E il denaro è il vero nervo scoperto della guerra: Putin ne ha a volontà con le sue riserve auree e con gli immensi giacimenti di materie prime, totalmente autosufficienti per mantenere per altri cinque anni la sua economia di guerra! E noi? Se è vero, come sostiene Viktor Orbán, che “gli uomini forti fanno la pace, quelli deboli invece fanno la guerra”, ne dovremmo trarre la conclusione che Putin è un debole. Il che non sembra. Si è avuta nel recente passato l’impressione di una ben strana intesa del duo Trump-Orbán, per cui il primo metteva fine all’aiuto militare in Ucraina e Orbán (pur favorevole a una difesa europea integrata) opponeva contestualmente il veto ungherese in Consiglio Ue sulle armi a Kiev. Coincidenza astrale evitata, sia con il ripristino delle forniture di armi americane a Volodymyr Zelensky, sia eliminando dall’ordine del giorno della riunione del Consiglio europeo dello scorso 6 marzo un ulteriore finanziamento di 20mld di euro per l’Ucraina. Ma non si capisce ancora come l’Europa potrebbe chiedere colloqui diretti con Putin, dato che l’interessato non la considera una sua legittima interlocutrice! In più, lo zar russo ha buon gioco a scommettere contro di noi, dato che persino Robert Fico, il primo ministro slovacco, minaccia veti se dall’Ucraina non riprendono le forniture di gas russo.

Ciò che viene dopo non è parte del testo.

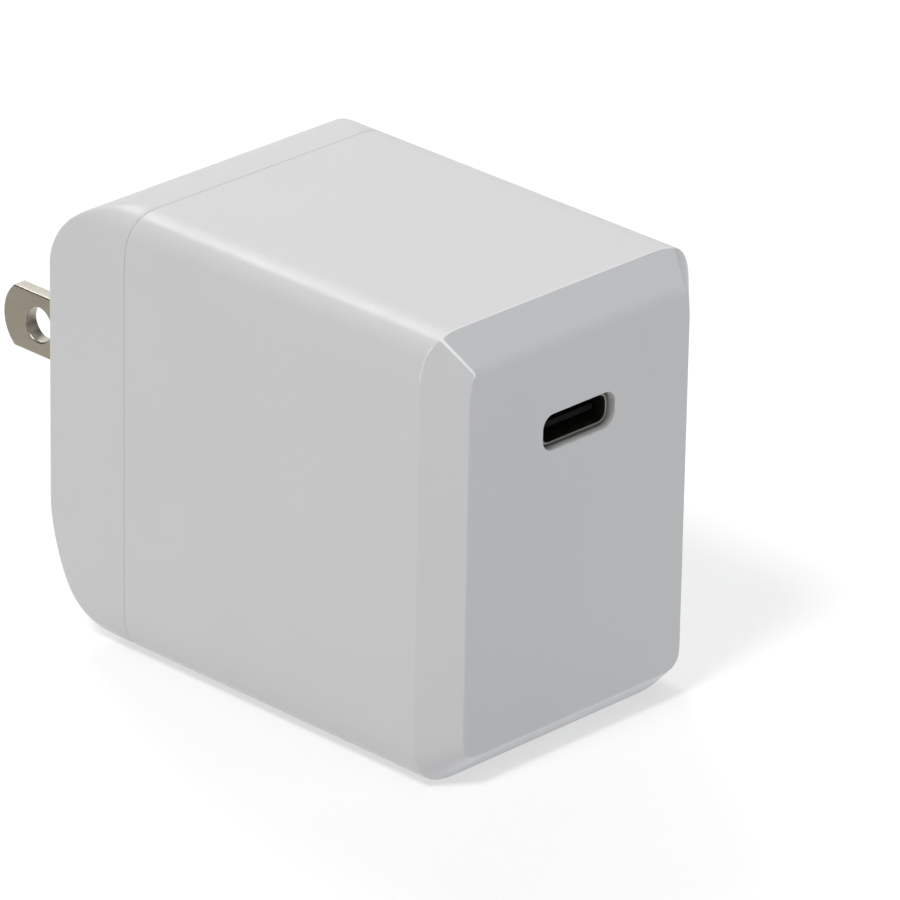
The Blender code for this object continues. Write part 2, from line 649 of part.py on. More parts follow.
def mains_components():
    for index, x in enumerate(BULK_PLACES, start=1):
        can(f"bulk_capacitor_{index}", x, BULK_Y, BULK_RADIUS, DECK, BULK_TOP, "capacitor_sleeve")
    box("x_capacitor", (1.6, 13.6), (4.4, 9.8), (DECK, X_CAPACITOR_TOP), "box_yellow")
    cylinder("y_capacitor", Y_CAPACITOR_CENTRE, 3.4, 2.6, "X", "blue_epoxy", steps=20)
    cylinder("fuse", (*FUSE_PLACE, DECK + FUSE_LIFT), 1.5, 9.0, "Y", "tub_plastic", steps=16)
    box("optocoupler", (10.4, 13.9), (0.2, 3.9), (DECK, DECK + OPTOCOUPLER_HEIGHT),
        "black_plastic")
    box("bridge_rectifier", (-10, -2), (3, 10), (UNDERSIDE - BRIDGE_HEIGHT, UNDERSIDE),
        "black_plastic")
    box("switch_transistor", (2, 10), (-8, 0), (UNDERSIDE - SWITCH_HEIGHT, UNDERSIDE),
        "black_plastic")
    box("primary_controller", (-8, -3), (-14, -9), (UNDERSIDE - CONTROLLER_HEIGHT, UNDERSIDE),
        "black_plastic")


def output_components():
    for name, x in OUTPUT_CAPACITOR_PLACES.items():
        can(f"output_capacitor_{name}", x, OUTPUT_CAPACITOR_Y, OUTPUT_CAPACITOR_RADIUS,
            OUTPUT_DECK, OUTPUT_DECK + OUTPUT_CAPACITOR_HEIGHT, "aluminium")
    soften(box("output_inductor", (4.0, 11.0), (-12.5, -5.5),
               (OUTPUT_DECK, OUTPUT_DECK + INDUCTOR_HEIGHT), "ferrite"), 0.8)
    box("power_delivery_controller", (-9.5, -4.5), (-11.5, -6.5),
        (OUTPUT_DECK, OUTPUT_DECK + DELIVERY_CHIP_HEIGHT), "black_plastic")
    box("synchronous_rectifier", (-3.0, 3.0), (-1.0, 4.0),
        (OUTPUT_DECK, OUTPUT_DECK + RECTIFIER_HEIGHT), "black_plastic")
    for name, x in BUSBAR_PLACES.items():
        box(f"{name}_busbar", (x - BUSBAR_HALF_THICKNESS, x + BUSBAR_HALF_THICKNESS), BUSBAR_SPAN,
            (DECK, OUTPUT_BOARD_TOP - OUTPUT_BOARD_THICKNESS - GAP), "copper")


def insulation_sheet():
    sheet = box("insulation_sheet", (-14.2, 14.2), (-20.5, 8.0),
                (SHEET_BOTTOM, SHEET_BOTTOM + SHEET_THICKNESS), "fish_paper")
    notch = (BUSBAR_SPAN[0] - 0.7, BUSBAR_SPAN[1] + 0.7)
    for side in (-1, 1):
        span = sorted((side * 11.6, side * 15.0))
        combine(sheet, box(f"busbar_notch_{side}", span, notch,
                           (SHEET_BOTTOM - PASS, SHEET_BOTTOM + SHEET_THICKNESS + PASS)))


def heat_spreader():
    """A folded aluminium cover over the output board, open at both ends."""
    reach = 13.0
    top = 41.6
    bottom = 32.0
    thickness = 0.6
    outline = [(-reach, bottom), (thickness - reach, bottom), (thickness - reach, top - thickness),
               (reach - thickness, top - thickness), (reach - thickness, bottom), (reach, bottom),
               (reach, top), (-reach, top)]
    plate("heat_spreader", [outline], "XZ", (0, -5.5, 0), 21.0, "aluminium")


front_housing()
rear_cover()
prong_tub()
prong_carrier()
blades()
contact_springs()
detent_spring()
tub_screws()
circuit_boards()
usb_receptacle()
transformer()
common_mode_choke()
mains_components()
output_components()
insulation_sheet()
heat_spreader()
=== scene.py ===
import json
import math

import bmesh
import bpy
from mathutils import Matrix, Vector
from mathutils.kdtree import KDTree


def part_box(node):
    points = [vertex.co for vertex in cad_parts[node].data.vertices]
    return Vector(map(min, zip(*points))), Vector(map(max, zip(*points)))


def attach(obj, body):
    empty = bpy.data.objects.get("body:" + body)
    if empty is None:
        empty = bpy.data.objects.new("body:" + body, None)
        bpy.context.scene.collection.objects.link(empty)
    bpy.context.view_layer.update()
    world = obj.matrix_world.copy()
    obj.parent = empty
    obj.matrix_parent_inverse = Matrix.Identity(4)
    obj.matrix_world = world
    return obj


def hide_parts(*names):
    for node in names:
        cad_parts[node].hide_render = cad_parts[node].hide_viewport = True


# Looks for a USB-C wall charger. -Y is the socket face, +Y the face that meets the wall.
# Sizes are in millimetres until a mesh is finished.
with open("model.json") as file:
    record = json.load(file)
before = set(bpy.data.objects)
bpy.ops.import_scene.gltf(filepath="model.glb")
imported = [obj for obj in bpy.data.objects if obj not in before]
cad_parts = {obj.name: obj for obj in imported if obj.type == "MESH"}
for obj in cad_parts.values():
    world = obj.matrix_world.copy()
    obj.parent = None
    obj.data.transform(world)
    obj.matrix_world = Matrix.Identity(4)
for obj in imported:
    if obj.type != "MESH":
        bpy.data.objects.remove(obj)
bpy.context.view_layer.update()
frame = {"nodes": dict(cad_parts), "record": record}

MM = 0.001
HOUSING_LOW, HOUSING_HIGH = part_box("front_housing")
COVER_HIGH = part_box("rear_cover")[1]
SHELL_LOW, SHELL_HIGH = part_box("usb_shell")
TONGUE_LOW, TONGUE_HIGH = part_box("usb_tongue")
BLADE_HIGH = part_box("left_blade")[1]

# Shared by all pieces: how near points are welded, the clearance between parts, how far a cutter
# passes through a wall, how far joined bodies reach into each other, and how edges are rounded.
WELD = 0.0004
SLIVER = 0.0002
TINY = 1e-6
GAP = 0.3
PASS = 1.0
OVERLAP = 0.4
MOULDED_EDGE = 0.15
FINE_EDGE = 0.1
EDGE_SEGMENTS = 3
EDGE_STEPS = 5
EDGE_MIDDLE = slice(EDGE_STEPS // 2, EDGE_STEPS // 2 + 2)
SMOOTH_ANGLE = math.radians(32)
BAR_STEPS = 96
SMALL_BAR_STEPS = 48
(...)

Il problema vero è come rispondere a Putin che ha come obiettivo la distruzione (fisica e morale) dell’Occidente. Ora, possiamo regalargli la vittoria senza combattere (ed è quasi certo che così faremo), o possiamo provare a incatenare l’orso russo. Ma, prima, bisogna catturarlo. E con la storia dell’Europa del diritto, delle libertà civili, del multiculturalismo e compagnia bella, quando mai ci riusciremo? Anche se, va detto, che a bocce ferme (restando tale, cioè, la chimera della difesa comune europea), stavolta i numeri giocano comunque a sfavore dello zar: noi abbiamo tre volte la sua popolazione e potremmo comprare all’istante migliaia di miliardi di armi supermoderne dagli Usa e dall’Ucraina (droni), anche se Trump non entrasse in guerra con noi. Direi, che Inghilterra e Germania assieme, superarmate, potrebbero fargli fare la stessa fine delle armate tedesche in Russia. Invece, a Bruxelles hanno trovato comodo cadere nella trappola di Mosca: convertirci in economia di guerra, per favorire la conversione in industria degli armamenti di buona parte dell’automotive in crisi.

Armi da tenere poi negli hangar e rinnovare periodicamente, anche senza guerre in vista. Migliaia di tank in garage, al posto di milioni di macchine a motore endotermico in circolazione. Non c’è, quindi, bisogno di attendere i tempi lunghi e individuali dei consumatori privati per cambiarsi la macchina, dato che nel caso dei corazzati fa tutto lo stato e decide lui (assieme alle lobby) i tempi per il rinnovo periodico degli armamenti, quando con il moderno Warfare i blindati hanno scarso valore strategico. Così Putin estrae valore da un’Europa teoricamente sempre più impoverita, dovendo sottrarre ingenti risorse agli impieghi pacifici della sua società civile. Obbligando al riarmo l’industria europea in crisi, però, il duo Putin-Trump ha confezionato una sorta di chiave keynesiana per il nostro rilancio economico. Di fatto, Londra investirà decine di miliardi per gli armamenti, la Germania 500 in dieci anni e 650 saranno i miliardi di sgravi pluriennali per il riarmo nazionale concessi da Bruxelles ai Paesi membri. Pertanto, la riduzione della spesa (improduttiva) per il welfare e il contestuale aumento della produzione industriale si tradurranno in concreto in una crescita del Pil. Un gioco a somma zero, quindi. Teniamone conto.